BUCKHOLTS, TEXAS. Buckholts is at the intersection of Farm Road 1915, State Highway 36, and U.S. Highway 190, by the Atchison, Topeka and Santa Fe Railway nine miles northwest of Cameron in northwestern Milam County. The community, established in 1881 when the Gulf, Colorado and Santa Fe Railway built through the area, was named for John A. Buckholts, who donated land for the site. A post office opened there in 1882, and by 1884 Buckholts comprised sixty-one residents, two general stores, two hotels, a dry-goods store, and a lumber dealer. Farmers, including a number of immigrants from Germany, Austria, and Czechoslovakia, were attracted to the blackland soils of the area; cotton became the community's principal shipment in the 1880s and 1890s.
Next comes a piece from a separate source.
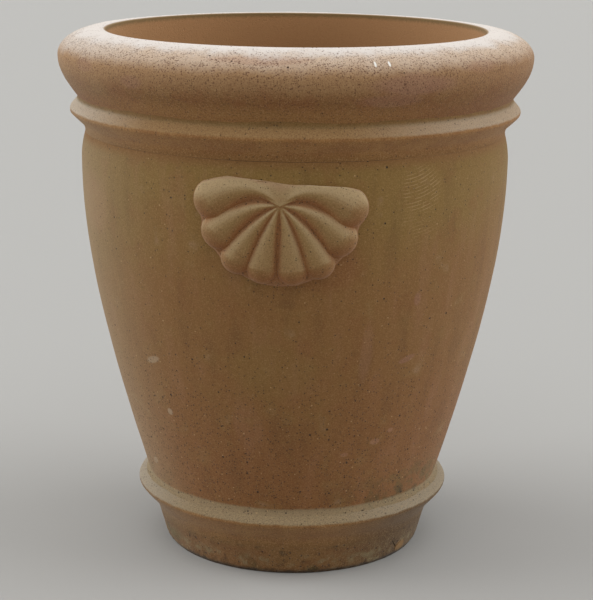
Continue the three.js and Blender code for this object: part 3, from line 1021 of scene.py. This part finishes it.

The Hope Lutheran Church was organized at Buckholts in 1890, and the congregation erected a building in 1899. Methodist and Baptist churches were also built in the community during the 1890s. A school was built by 1896. In 1900 Buckholts reported a population of 182. In 1903 the Buckholts school had two teachers and eighty-five pupils. By 1914 the community had a bank, telephone service, and a newspaper, the weekly Bulletin. The population of Buckholts was estimated at 800 from the 1920s through the 1940s. In 1948 the community had a school, three churches, three factories, and some thirty other businesses. Though exact estimates vary, the population of the town has slowly declined after the 1960s, reaching 362 in 1980 and 335 in the early 1990s. In 2000, however, the population rose to 387.
BIBLIOGRAPHY: 

Milam County Heritage Preservation Society, Matchless Milam: History of Milam County (Dallas: Taylor, 1984).